Opting for mood and economy over rigour and genuine mystery, tyro writer-director Thomas Kruithof delivers a no-frills calling card with a political thriller that borrows liberally from the genre's 70s heyday.

Wearing its influences on its sleeve, it wastes no time in pitching its Hitchcockian stooge-hero (Cluzet) into a murky web of eavesdropped conversations, parallax views and president's men.

A recovering alcoholic, Duval takes a job typing up phone taps for a shady 'security' outfit - the sort that doesn't hand out written contracts but expects its casual employees to follow countless menacing rules and restrictions.

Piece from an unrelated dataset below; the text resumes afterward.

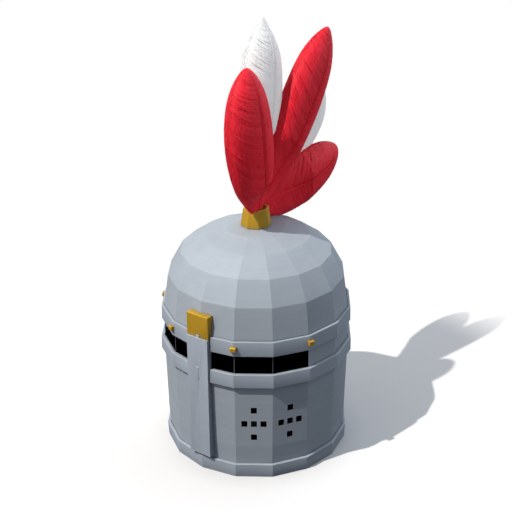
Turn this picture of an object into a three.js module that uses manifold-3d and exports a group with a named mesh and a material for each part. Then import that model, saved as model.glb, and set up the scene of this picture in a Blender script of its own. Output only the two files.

It doesn't take long before Duval comes across a tape that clearly doesn't end well for one of the callers. It's enough to make Duval want out. Unfortunately, sinister field operative Gerfaut (Simon Abkarian) merely takes that as his cue to drag Duval into a world of pain and trouble.

Things happen fast. A little too fast really. Despite apparently being watched by everyone, Duval finds himself under exactly the level of surveillance required to trigger the next plot turn.

And although Kruithof and his co-writers give Duval a symbolic jigsaw puzzle to solve and a young alcoholic to sponsor (Alba Rohrwacher, making the most of a generic role), it's not difficult to see where the bigger picture is heading.

Kruithof opens strongly and sustains a suitably spartan mood, but by sacrificing intrigue for pace he struggles to create a real sense of urgency. Still, it'll stay streets ahead of the inevitable Nicolas Cage remake.